What the task asks ▸ Reproduce the listing verbatim.
★ ★ ★ ★
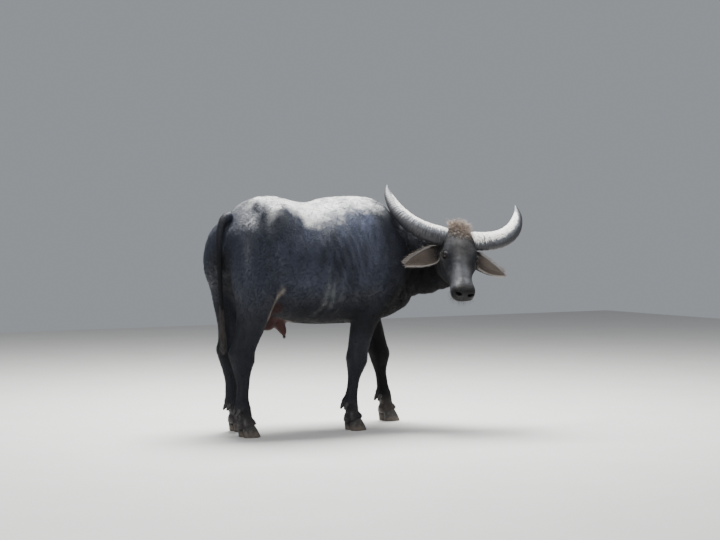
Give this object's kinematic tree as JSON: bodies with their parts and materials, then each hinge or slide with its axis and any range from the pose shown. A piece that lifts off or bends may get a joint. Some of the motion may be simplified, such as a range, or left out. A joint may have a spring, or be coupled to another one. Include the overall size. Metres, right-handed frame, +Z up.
{
  "type": "water buffalo",
  "caption": "Life-size still model of a swamp water buffalo bull, standing on all fours with its swept horns and its head turned back past the shoulder",
  "frame": {"origin": "middle of the bounding box, on the ground under the claws", "axes": "+X forward along the back, +Y to the animal's left, +Z up"},
  "size_m": [1.8968, 1.031, 1.406],
  "materials": {
    "hide": "dark slate hide with a thin coat, damp",
    "groin_skin": "bare reddish brown skin",
    "hair": "coarse dark hair",
    "horn": "ridged grey horn, worn",
    "claw": "dark horn of the hooves",
    "eye": "wet dark brown"
  },
  "bodies": {
    "root": {"horn_right": "horn", "ear_right": "hide", "eye_right": "eye", "horn_left": "horn", "ear_left": "hide", "eye_left": "eye", "claw_foreleg_right_outer": "claw", "dewclaw_foreleg_right_outer": "claw", "claw_foreleg_right_inner": "claw", "dewclaw_foreleg_right_inner": "claw", "foreleg_right": "hide", "claw_foreleg_left_outer": "claw", "dewclaw_foreleg_left_outer": "claw", "claw_foreleg_left_inner": "claw", "dewclaw_foreleg_left_inner": "claw", "foreleg_left": "hide", "claw_hindleg_right_outer": "claw", "dewclaw_hindleg_right_outer": "claw", "claw_hindleg_right_inner": "claw", "dewclaw_hindleg_right_inner": "claw", "hindleg_right": "hide", "claw_hindleg_left_outer": "claw", "dewclaw_hindleg_left_outer": "claw", "claw_hindleg_left_inner": "claw", "dewclaw_hindleg_left_inner": "claw", "hindleg_left": "hide", "torso": "hide", "neck": "hide", "head": "hide", "tail": "hide", "tail_switch": "hair", "scrotum": "groin_skin", "sheath": "groin_skin"}
  },
  "joints": []
}
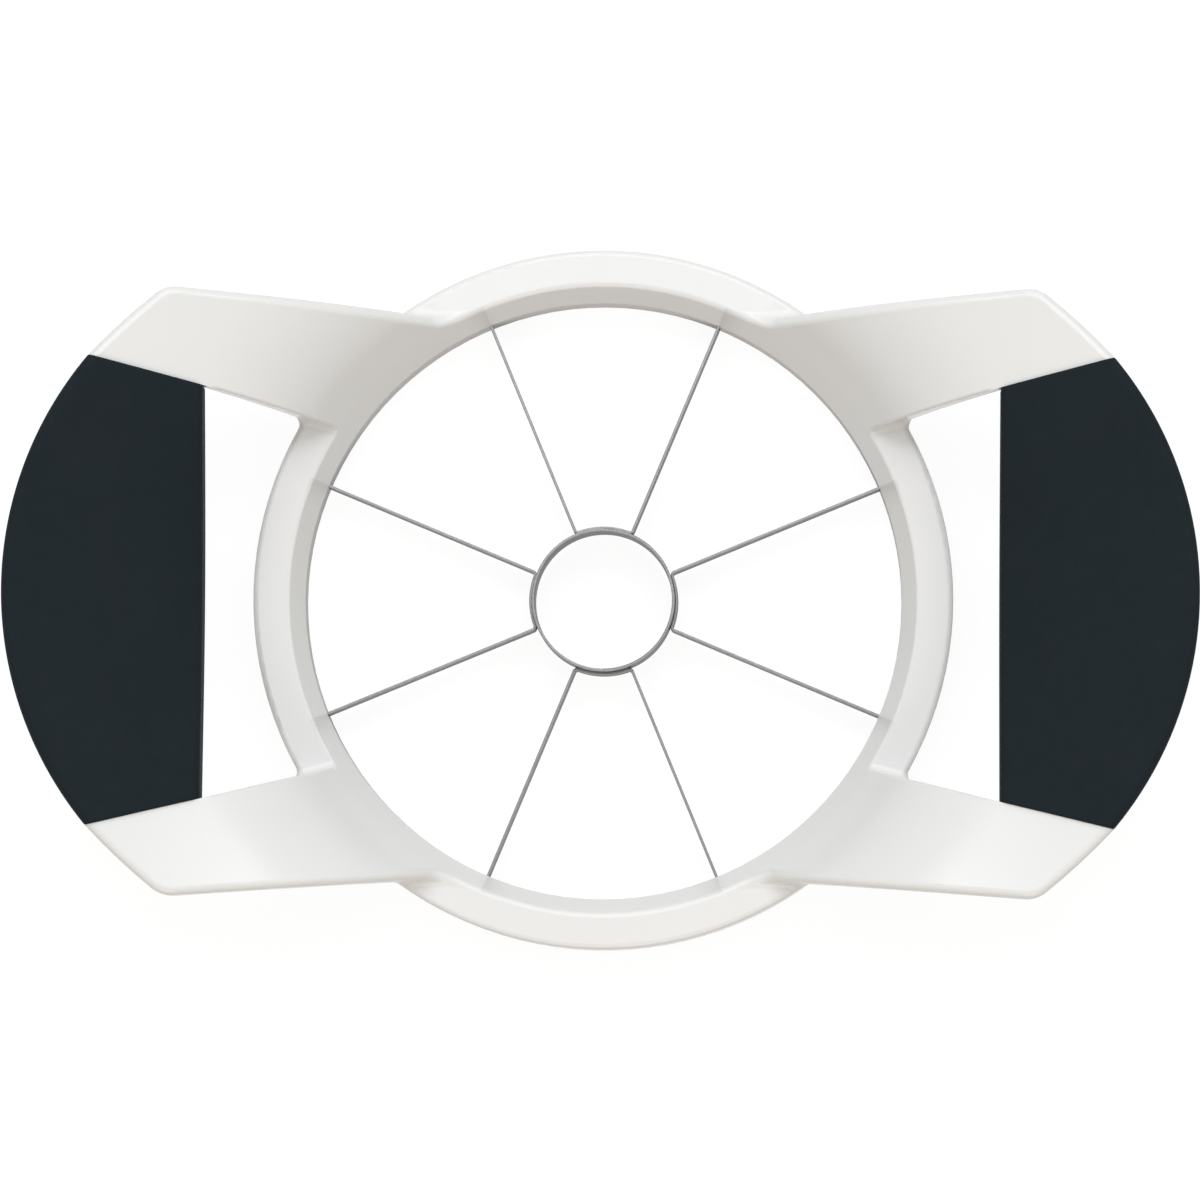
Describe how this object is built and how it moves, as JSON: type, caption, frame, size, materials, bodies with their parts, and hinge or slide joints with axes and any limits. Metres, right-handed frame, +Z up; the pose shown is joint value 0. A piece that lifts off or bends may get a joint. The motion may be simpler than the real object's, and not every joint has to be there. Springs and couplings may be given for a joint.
{
  "type": "apple slicer and corer",
  "caption": "Hand-held apple slicer and corer: a white ring on rising arms with soft black grips, radial steel blades and a central corer tube.",
  "frame": {"origin": "on the surface that the ring stands on, under the centre of the ring", "axes": "+Z up, against the push; +X from the ring to one handle; +Y across the handles"},
  "size_m": [0.2018, 0.12, 0.0422],
  "materials": {
    "white_plastic": "glossy warm-white moulded plastic",
    "black_grip": "matte black soft-touch elastomer",
    "blade_steel": "fine-ground stainless strip"
  },
  "bodies": {
    "root": {"frame": "white_plastic", "grip_left": "black_grip", "grip_right": "black_grip", "corer_ring": "blade_steel", "blade_right": "blade_steel", "blade_back": "blade_steel", "blade_left": "blade_steel", "blade_front": "blade_steel"}
  },
  "joints": []
}
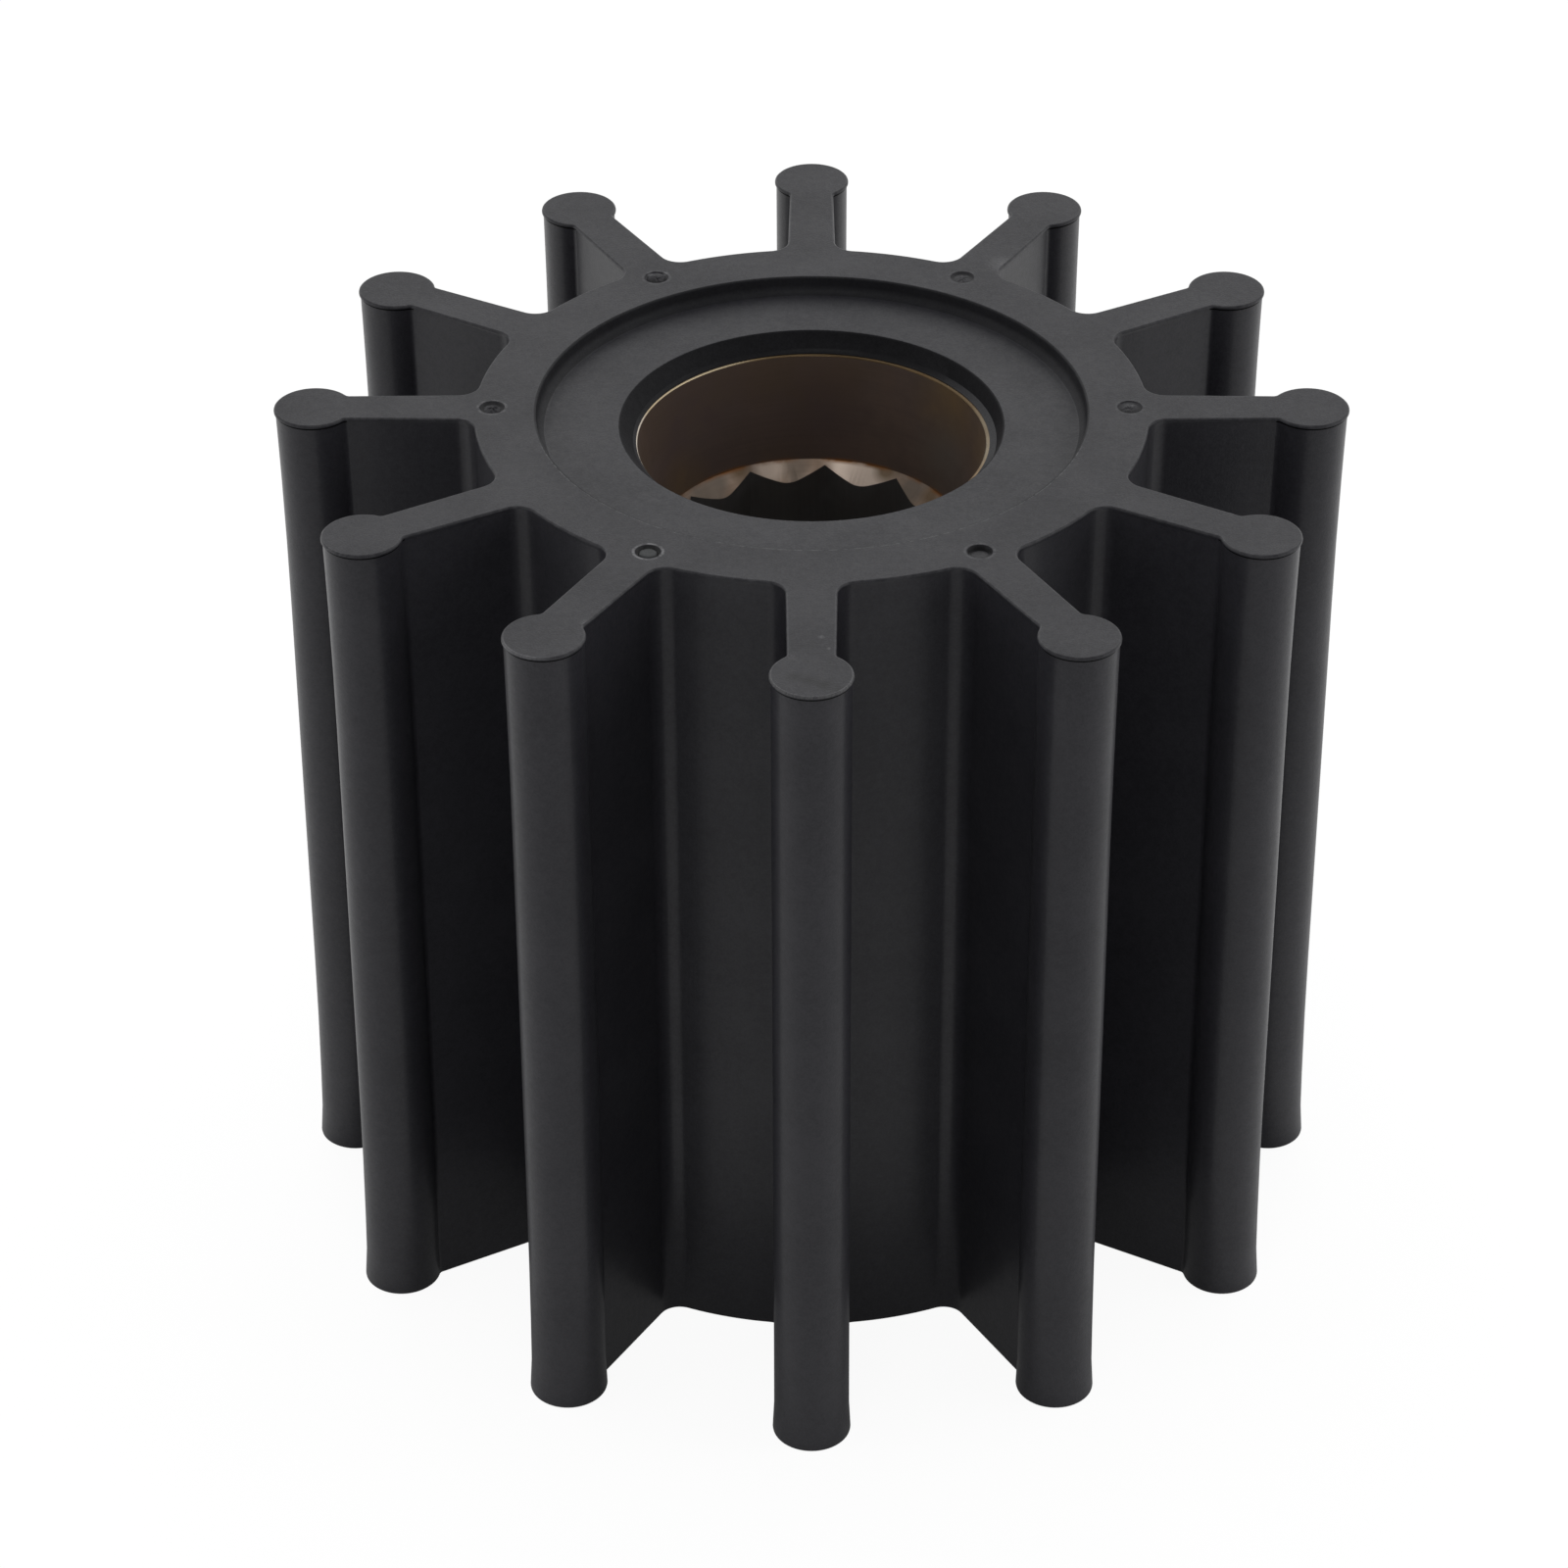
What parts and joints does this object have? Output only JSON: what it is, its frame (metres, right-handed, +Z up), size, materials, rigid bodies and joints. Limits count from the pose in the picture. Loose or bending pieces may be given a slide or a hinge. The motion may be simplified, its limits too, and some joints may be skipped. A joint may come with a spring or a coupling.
{
  "type": "flexible pump impeller",
  "caption": "Moulded rubber impeller with straight bead-tipped vanes around a hub, bonded to a bronze insert with an internal drive spline.",
  "frame": {"origin": "centre of the lower end face, on the shaft axis, in the plane that the hub and the vanes rest on", "axes": "+Z up along the shaft axis, towards the end with the moulding gate marks; one vane points along each of +X, -X, +Y and -Y"},
  "size_m": [0.095, 0.095, 0.08],
  "materials": {
    "black_rubber": "moulded black rubber, satin, with faint draw lines down the vanes",
    "bronze": "turned and broached bronze, dulled brown on the seat and bright on its edges"
  },
  "bodies": {
    "root": {"vaned_rubber_body": "black_rubber", "splined_insert": "bronze"}
  },
  "joints": []
}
★ ★ ★ ★
Correct result ▸
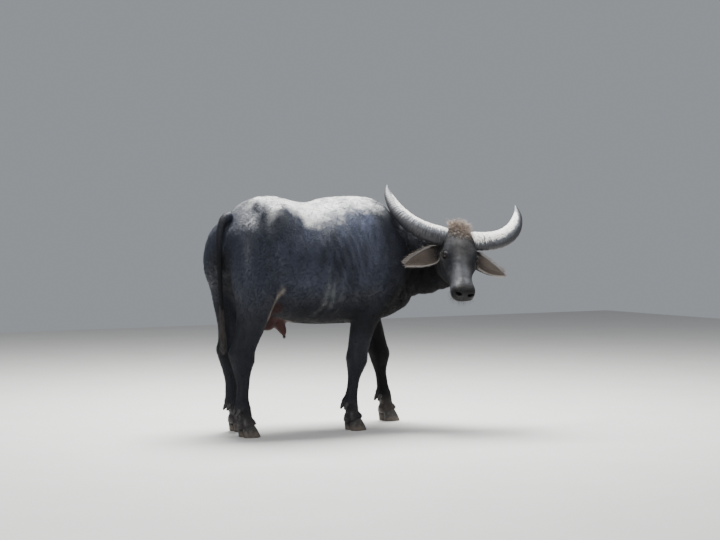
Give this object's kinematic tree as JSON: bodies with their parts and materials, then each hinge or slide with its axis and any range from the pose shown. A piece that lifts off or bends may get a joint. Some of the motion may be simplified, such as a range, or left out. A joint may have a spring, or be coupled to another one. Include the overall size. Metres, right-handed frame, +Z up.
{
  "type": "water buffalo",
  "caption": "Life-size still model of a swamp water buffalo bull, standing on all fours with its swept horns and its head turned back past the shoulder",
  "frame": {"origin": "middle of the bounding box, on the ground under the claws", "axes": "+X forward along the back, +Y to the animal's left, +Z up"},
  "size_m": [1.8968, 1.031, 1.406],
  "materials": {
    "hide": "dark slate hide with a thin coat, damp",
    "groin_skin": "bare reddish brown skin",
    "hair": "coarse dark hair",
    "horn": "ridged grey horn, worn",
    "claw": "dark horn of the hooves",
    "eye": "wet dark brown"
  },
  "bodies": {
    "root": {"horn_right": "horn", "ear_right": "hide", "eye_right": "eye", "horn_left": "horn", "ear_left": "hide", "eye_left": "eye", "claw_foreleg_right_outer": "claw", "dewclaw_foreleg_right_outer": "claw", "claw_foreleg_right_inner": "claw", "dewclaw_foreleg_right_inner": "claw", "foreleg_right": "hide", "claw_foreleg_left_outer": "claw", "dewclaw_foreleg_left_outer": "claw", "claw_foreleg_left_inner": "claw", "dewclaw_foreleg_left_inner": "claw", "foreleg_left": "hide", "claw_hindleg_right_outer": "claw", "dewclaw_hindleg_right_outer": "claw", "claw_hindleg_right_inner": "claw", "dewclaw_hindleg_right_inner": "claw", "hindleg_right": "hide", "claw_hindleg_left_outer": "claw", "dewclaw_hindleg_left_outer": "claw", "claw_hindleg_left_inner": "claw", "dewclaw_hindleg_left_inner": "claw", "hindleg_left": "hide", "torso": "hide", "neck": "hide", "head": "hide", "tail": "hide", "tail_switch": "hair", "scrotum": "groin_skin", "sheath": "groin_skin"}
  },
  "joints": []
}
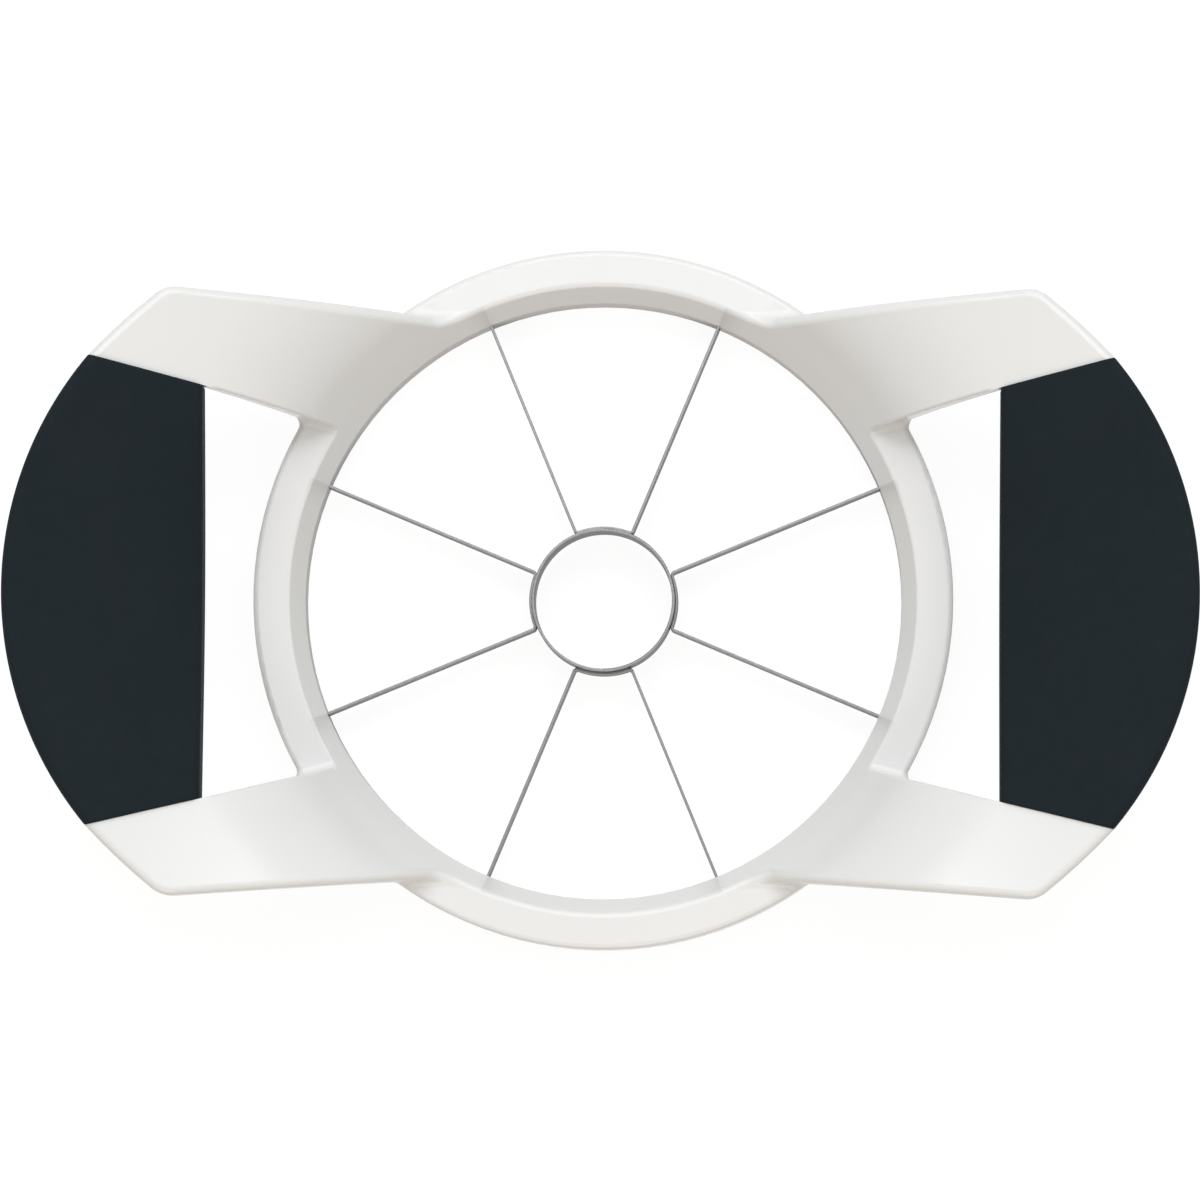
Describe how this object is built and how it moves, as JSON: type, caption, frame, size, materials, bodies with their parts, and hinge or slide joints with axes and any limits. Metres, right-handed frame, +Z up; the pose shown is joint value 0. A piece that lifts off or bends may get a joint. The motion may be simpler than the real object's, and not every joint has to be there. Springs and couplings may be given for a joint.
{
  "type": "apple slicer and corer",
  "caption": "Hand-held apple slicer and corer: a white ring on rising arms with soft black grips, radial steel blades and a central corer tube.",
  "frame": {"origin": "on the surface that the ring stands on, under the centre of the ring", "axes": "+Z up, against the push; +X from the ring to one handle; +Y across the handles"},
  "size_m": [0.2018, 0.12, 0.0422],
  "materials": {
    "white_plastic": "glossy warm-white moulded plastic",
    "black_grip": "matte black soft-touch elastomer",
    "blade_steel": "fine-ground stainless strip"
  },
  "bodies": {
    "root": {"frame": "white_plastic", "grip_left": "black_grip", "grip_right": "black_grip", "corer_ring": "blade_steel", "blade_right": "blade_steel", "blade_back": "blade_steel", "blade_left": "blade_steel", "blade_front": "blade_steel"}
  },
  "joints": []
}
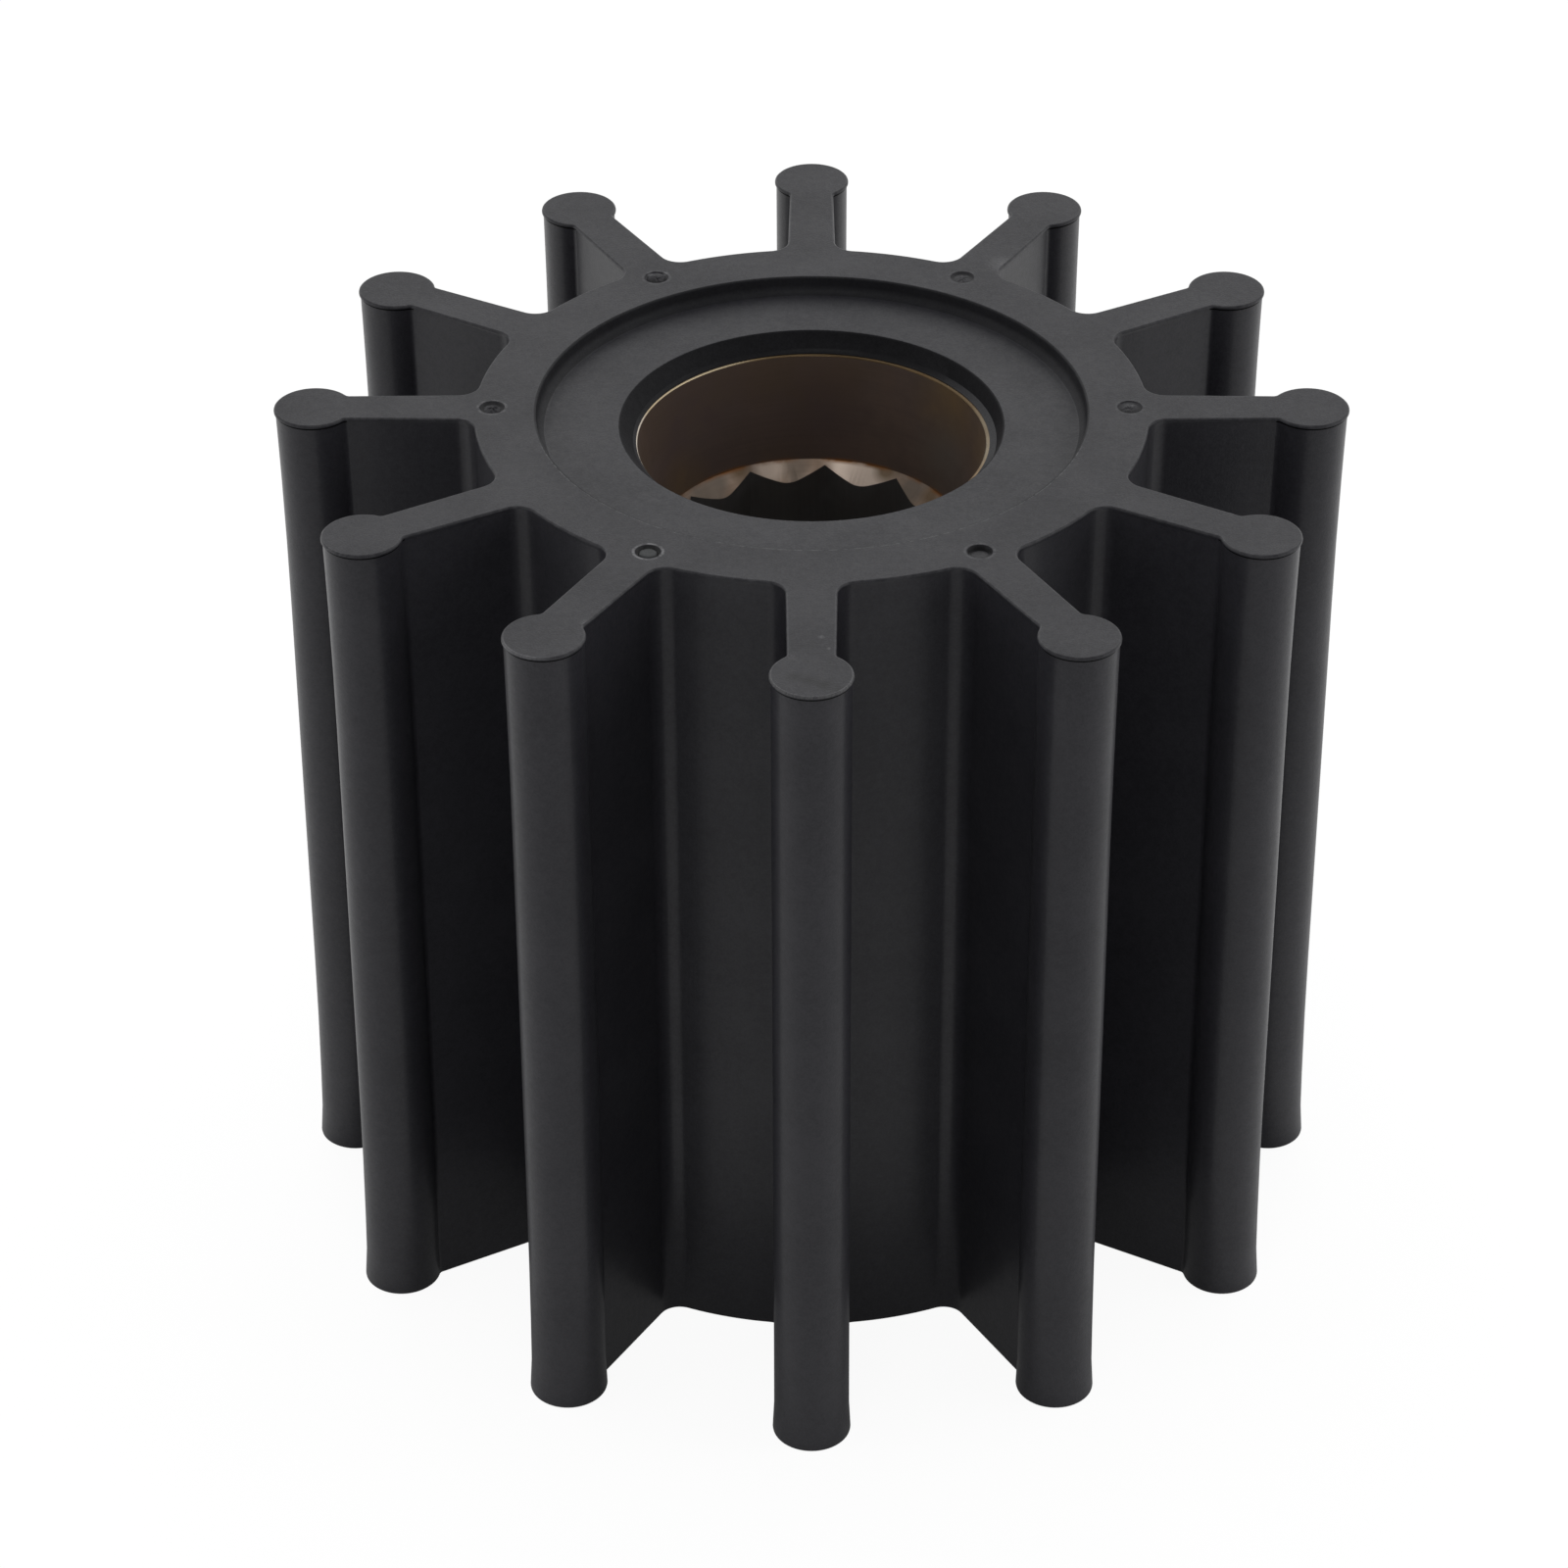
What parts and joints does this object have? Output only JSON: what it is, its frame (metres, right-handed, +Z up), size, materials, rigid bodies and joints. Limits count from the pose in the picture. Loose or bending pieces may be given a slide or a hinge. The motion may be simplified, its limits too, and some joints may be skipped. A joint may come with a spring or a coupling.
{
  "type": "flexible pump impeller",
  "caption": "Moulded rubber impeller with straight bead-tipped vanes around a hub, bonded to a bronze insert with an internal drive spline.",
  "frame": {"origin": "centre of the lower end face, on the shaft axis, in the plane that the hub and the vanes rest on", "axes": "+Z up along the shaft axis, towards the end with the moulding gate marks; one vane points along each of +X, -X, +Y and -Y"},
  "size_m": [0.095, 0.095, 0.08],
  "materials": {
    "black_rubber": "moulded black rubber, satin, with faint draw lines down the vanes",
    "bronze": "turned and broached bronze, dulled brown on the seat and bright on its edges"
  },
  "bodies": {
    "root": {"vaned_rubber_body": "black_rubber", "splined_insert": "bronze"}
  },
  "joints": []
}